Backfire Page 48
“I remember thinking the cap was too big for him. It covered his whole head, came down over his ears. If he didn’t have that big needle in his hand, I would have said something, like why didn’t the hospital give him caps that fit him, but I kept quiet.”
Sherlock said, “How tall is your mom, Boozer?”
They heard a lovely voice call from the kitchen, “I’m five-foot-nine, Agent Sherlock. Paul is tall, too; he takes after me.”
Sherlock smiled at Boozer. “Picture the guy in your mind, he’s standing by your bed. Is he taller than your mom?”
Boozer thought about this. “Nah, he’s about the same as my mom, maybe a little bit shorter.”
“Is there anything you can tell us about him that stood out when you met him? You called him a torturer. So he wasn’t very good?”
“That’s for sure. He would have really hurt me if I hadn’t been a little looped from all the drugs. He had a real hard time getting the needle in a vein, had to go to my other arm. I don’t know how many times he stuck me. I was wishing I could knock his block off, even with the drugs.”
“But he finally got the needle in a vein,” Savich said. “Do you remember how many blood vials he filled?”
Boozer shuddered, scrunched up his face like a kid. “I didn’t want to look, but after a while I did. Three of those vacuum vials with the purple stoppers. I asked him what all that blood was for, and he said something like, ‘I guess they want to make sure your insides didn’t get as wrecked as your face.’
“I remember that because I thought it sounded kind of nasty what he said; then he left, didn’t say anything else to me. I guess he was the only one at the hospital who wasn’t nice to me.”
Savich studied Boozer’s face for a moment. He could see the pain meds were starting to work. Boozer was sitting more easily in the big chair, his muscles loose, his hands smoothing out the afghan. He said, “Go ahead and close your eyes, Mr. Gordon. Relax. Imagine you’re watching him draw your blood. Is there anything unusual about him?”
“I heard him cursing under his breath when he couldn’t find a vein.”
“Anything else?”
“Well, he stopped in the door when he was leaving and turned around.”
“Look at him, Boozer. Was he old?”
“Hard to say, over fifty, I’d say, somewhere in there.”
Sherlock wanted him to compare his age to his mother’s, but she wasn’t stupid. She heard Mrs. Howell coming into the living room carrying a huge tray with a pepperoni pizza so hot you could feel the cheese dripping off your chin.
“I have another pizza in the oven, so there’s plenty for all of us. Agents?”

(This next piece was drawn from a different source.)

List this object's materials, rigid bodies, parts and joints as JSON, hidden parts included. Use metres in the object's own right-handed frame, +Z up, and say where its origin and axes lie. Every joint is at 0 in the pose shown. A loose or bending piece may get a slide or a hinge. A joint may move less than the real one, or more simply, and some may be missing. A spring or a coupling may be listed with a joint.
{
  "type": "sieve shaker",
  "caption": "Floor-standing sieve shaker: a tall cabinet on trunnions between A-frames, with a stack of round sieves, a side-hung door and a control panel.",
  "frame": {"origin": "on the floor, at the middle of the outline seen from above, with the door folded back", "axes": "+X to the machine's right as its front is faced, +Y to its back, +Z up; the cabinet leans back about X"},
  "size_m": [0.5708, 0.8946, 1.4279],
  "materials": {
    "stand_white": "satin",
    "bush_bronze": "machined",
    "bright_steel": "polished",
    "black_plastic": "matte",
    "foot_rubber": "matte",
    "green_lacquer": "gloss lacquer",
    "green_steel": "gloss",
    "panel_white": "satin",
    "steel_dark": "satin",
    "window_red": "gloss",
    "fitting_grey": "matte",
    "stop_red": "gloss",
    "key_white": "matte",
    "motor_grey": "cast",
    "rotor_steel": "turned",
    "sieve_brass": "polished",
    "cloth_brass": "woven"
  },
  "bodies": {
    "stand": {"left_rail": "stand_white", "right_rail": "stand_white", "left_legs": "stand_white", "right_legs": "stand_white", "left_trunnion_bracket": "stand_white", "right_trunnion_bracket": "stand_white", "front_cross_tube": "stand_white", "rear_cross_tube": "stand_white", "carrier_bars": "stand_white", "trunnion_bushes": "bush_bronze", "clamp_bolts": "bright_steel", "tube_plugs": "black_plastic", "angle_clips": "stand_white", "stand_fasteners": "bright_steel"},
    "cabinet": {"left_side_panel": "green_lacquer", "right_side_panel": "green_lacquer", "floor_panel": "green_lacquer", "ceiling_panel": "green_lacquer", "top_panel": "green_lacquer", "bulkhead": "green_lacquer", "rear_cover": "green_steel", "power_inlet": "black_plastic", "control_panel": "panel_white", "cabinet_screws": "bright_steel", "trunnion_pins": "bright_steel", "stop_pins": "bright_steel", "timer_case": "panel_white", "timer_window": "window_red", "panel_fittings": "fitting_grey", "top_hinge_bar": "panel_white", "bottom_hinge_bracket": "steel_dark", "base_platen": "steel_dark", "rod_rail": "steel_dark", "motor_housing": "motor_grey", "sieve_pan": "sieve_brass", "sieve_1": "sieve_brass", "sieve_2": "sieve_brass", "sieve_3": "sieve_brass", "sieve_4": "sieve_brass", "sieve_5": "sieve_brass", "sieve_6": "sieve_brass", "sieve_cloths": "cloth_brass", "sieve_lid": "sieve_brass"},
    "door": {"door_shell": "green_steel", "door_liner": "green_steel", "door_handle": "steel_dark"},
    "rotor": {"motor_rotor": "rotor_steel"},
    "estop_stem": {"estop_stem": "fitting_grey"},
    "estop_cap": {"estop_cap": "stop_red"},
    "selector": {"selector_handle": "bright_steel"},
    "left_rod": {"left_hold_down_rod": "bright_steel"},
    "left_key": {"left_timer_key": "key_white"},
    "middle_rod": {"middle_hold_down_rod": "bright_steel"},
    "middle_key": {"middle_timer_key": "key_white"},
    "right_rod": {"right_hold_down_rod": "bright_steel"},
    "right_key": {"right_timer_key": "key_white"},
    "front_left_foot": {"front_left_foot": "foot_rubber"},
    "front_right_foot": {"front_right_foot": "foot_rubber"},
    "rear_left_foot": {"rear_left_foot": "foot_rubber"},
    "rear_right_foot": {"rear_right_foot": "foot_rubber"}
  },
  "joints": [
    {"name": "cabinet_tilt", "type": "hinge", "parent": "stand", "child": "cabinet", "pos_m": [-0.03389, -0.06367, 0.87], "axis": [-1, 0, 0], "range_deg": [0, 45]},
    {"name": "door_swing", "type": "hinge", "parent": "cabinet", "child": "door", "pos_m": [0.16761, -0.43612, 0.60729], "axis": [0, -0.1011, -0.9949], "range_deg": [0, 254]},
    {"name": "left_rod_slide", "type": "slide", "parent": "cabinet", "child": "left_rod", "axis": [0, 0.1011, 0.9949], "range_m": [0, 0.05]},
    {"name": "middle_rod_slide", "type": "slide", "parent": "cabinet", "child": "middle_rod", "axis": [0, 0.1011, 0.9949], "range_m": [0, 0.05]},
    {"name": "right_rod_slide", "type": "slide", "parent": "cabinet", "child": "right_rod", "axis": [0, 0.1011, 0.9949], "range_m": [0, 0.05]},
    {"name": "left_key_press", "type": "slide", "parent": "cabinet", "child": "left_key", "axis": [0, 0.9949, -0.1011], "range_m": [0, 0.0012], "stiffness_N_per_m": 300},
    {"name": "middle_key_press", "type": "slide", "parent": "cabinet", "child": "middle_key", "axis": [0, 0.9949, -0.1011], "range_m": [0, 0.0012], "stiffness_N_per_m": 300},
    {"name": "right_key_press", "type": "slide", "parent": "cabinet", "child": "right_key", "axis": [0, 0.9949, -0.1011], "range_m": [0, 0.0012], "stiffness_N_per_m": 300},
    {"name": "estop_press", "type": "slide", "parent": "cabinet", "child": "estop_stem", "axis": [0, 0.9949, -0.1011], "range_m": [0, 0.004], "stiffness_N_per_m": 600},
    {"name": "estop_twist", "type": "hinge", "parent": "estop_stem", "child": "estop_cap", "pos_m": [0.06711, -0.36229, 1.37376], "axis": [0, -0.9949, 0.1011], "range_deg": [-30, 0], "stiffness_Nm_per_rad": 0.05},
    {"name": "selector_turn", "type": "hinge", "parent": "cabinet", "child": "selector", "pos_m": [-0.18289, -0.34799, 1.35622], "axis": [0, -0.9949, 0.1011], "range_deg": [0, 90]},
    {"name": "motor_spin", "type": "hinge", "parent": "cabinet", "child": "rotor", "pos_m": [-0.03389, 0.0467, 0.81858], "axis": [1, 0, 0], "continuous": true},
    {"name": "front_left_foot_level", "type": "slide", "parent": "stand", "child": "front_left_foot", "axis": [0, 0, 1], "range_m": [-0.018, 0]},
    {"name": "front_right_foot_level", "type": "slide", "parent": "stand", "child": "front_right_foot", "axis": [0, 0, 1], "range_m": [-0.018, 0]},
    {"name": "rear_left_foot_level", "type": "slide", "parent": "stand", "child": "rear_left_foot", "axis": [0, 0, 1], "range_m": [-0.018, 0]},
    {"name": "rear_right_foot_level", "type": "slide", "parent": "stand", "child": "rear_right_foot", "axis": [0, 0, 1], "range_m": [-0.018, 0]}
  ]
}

Boozer had his slice of pizza in his hand when he said, “I remember now, the guy was wearing this butt-ugly ring on his finger, and another ring with a big diamond on his pinkie finger. I saw them when he pulled out those surgical gloves to put on his hands.”

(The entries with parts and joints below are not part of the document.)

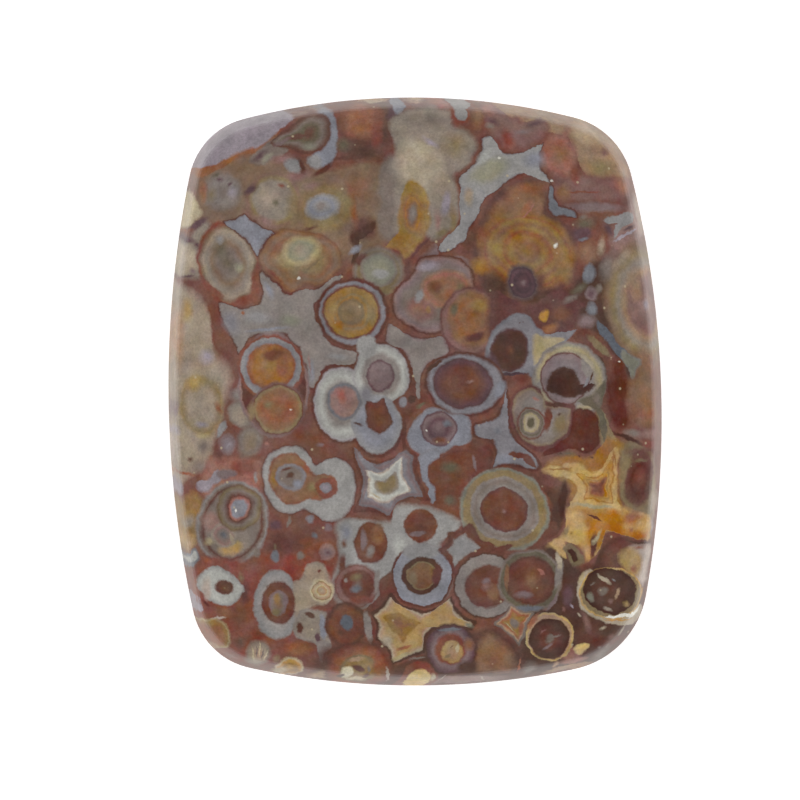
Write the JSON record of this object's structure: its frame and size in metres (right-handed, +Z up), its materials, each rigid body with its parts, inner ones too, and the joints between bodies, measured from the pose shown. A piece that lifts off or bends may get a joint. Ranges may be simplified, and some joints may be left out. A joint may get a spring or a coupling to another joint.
{
  "type": "palm root agate cabochon",
  "caption": "Polished agate cabochon with a cushion outline, a low dome, a tapered girdle and a flat back for a bezel or glue setting.",
  "frame": {"origin": "middle of the flat back", "axes": "+Z up out of the dome, +Y along the stone's length towards the picture's top, +X across it to the picture's right"},
  "size_m": [0.0302, 0.036, 0.0055],
  "materials": {
    "palm_root_agate": "polished, brown and red root eyes in blue-grey chalcedony"
  },
  "bodies": {
    "root": {"cabochon": "palm_root_agate"}
  },
  "joints": []
}
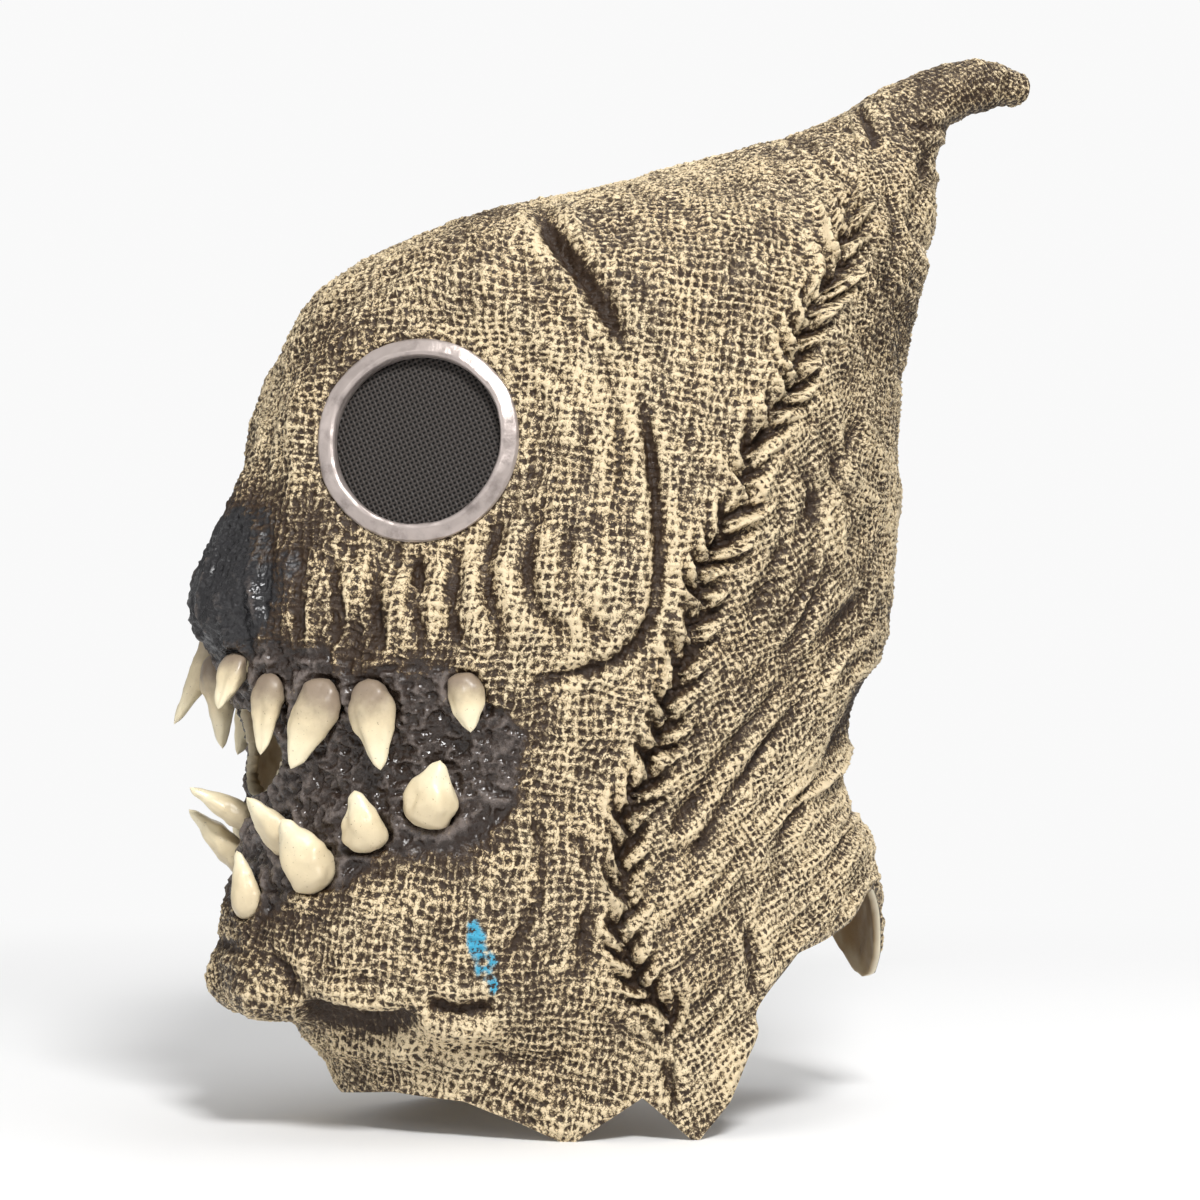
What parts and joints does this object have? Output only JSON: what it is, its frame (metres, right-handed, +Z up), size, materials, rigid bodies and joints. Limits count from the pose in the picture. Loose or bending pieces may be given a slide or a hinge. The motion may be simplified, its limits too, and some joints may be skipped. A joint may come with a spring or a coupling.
{
  "type": "latex sack monster mask",
  "caption": "Full-head latex costume mask shaped as a stitched sack with a curled tip, round screened eyes, an open mouth and hard fangs.",
  "frame": {"origin": "centre of the bounding box's base, on the surface that the hem stands on", "axes": "the face looks along -Y, the wearer's left is +X, +Z is up, towards the curled tip"},
  "size_m": [0.211, 0.3582, 0.4339],
  "materials": {
    "latex": "cast latex with a woven sack texture, dark stain in the recesses and tan dry-brushed on the threads",
    "ring": "silver-painted, slightly worn",
    "screen": "black woven mesh",
    "glue": "dried latex glue",
    "tooth": "ivory, stained grey at the root"
  },
  "bodies": {
    "root": {"latex_hood": "latex", "eye_ring_left": "ring", "eye_screen_left": "screen", "eye_screen_glue_left": "glue", "eye_ring_right": "ring", "eye_screen_right": "screen", "eye_screen_glue_right": "glue", "tooth_upper_left_1": "tooth", "tooth_upper_left_2": "tooth", "tooth_upper_left_3": "tooth", "tooth_upper_left_4": "tooth", "tooth_upper_left_5": "tooth", "tooth_upper_right_1": "tooth", "tooth_upper_right_2": "tooth", "tooth_upper_right_3": "tooth", "tooth_upper_right_4": "tooth", "tooth_upper_right_5": "tooth", "tooth_lower_left_1": "tooth", "tooth_lower_left_2": "tooth", "tooth_lower_left_3": "tooth", "tooth_lower_left_4": "tooth", "tooth_lower_left_5": "tooth", "tooth_lower_right_1": "tooth", "tooth_lower_right_2": "tooth", "tooth_lower_right_3": "tooth", "tooth_lower_right_4": "tooth", "tooth_lower_right_5": "tooth"}
  },
  "joints": []
}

The same diamond pinkie ring Mrs. Moe described the man wearing when he rented the Zodiac in Sausalito.
Sherlock chewed a bite, then asked him, “How big was the butt-ugly ring?”
Boozer studied her face for a moment. “You have a piece of cheese on your chin, Agent Sherlock.”
She laughed, swiped her napkin over her face. “Thank you. The pizza is delicious, Mrs. Howell. Now, the ring, Mr. Gordon?”
“It looked like a religious ring, you know. It looked real old and solid, with some dull jewels sticking up in the middle.”
“Why do you say religious?”
Boozer shrugged. “I don’t know, just a feeling, I guess, when I saw it. I was flying sort of high and it popped out of my mouth—‘You an ex-priest?’ He asked me why I thought that, and I pointed to his ring.
“He said, ‘Nah, it’s just a ring I won off this old guy in a poker game.’ Nothing more, that was it. I didn’t really care because I was worried about that needle in his hand and I wanted it over with.”
Twenty minutes later, the pizza settling happily in their stomachs, Mrs. Howell showed them to the door. Sherlock simply couldn’t help asking her, “May I ask you how old you are? You look like Boozer’s sister instead of his mother.”
Mrs. Howell laughed. “If I told you it might get back to my husband. It’s the strangest thing, but it embarrasses him that I look so much younger than he does. The joys of cosmetic surgery, but don’t tell Daniel. He thinks I’m perfect, and I don’t want him to think otherwise. Isn’t my Paul an amazing young man?”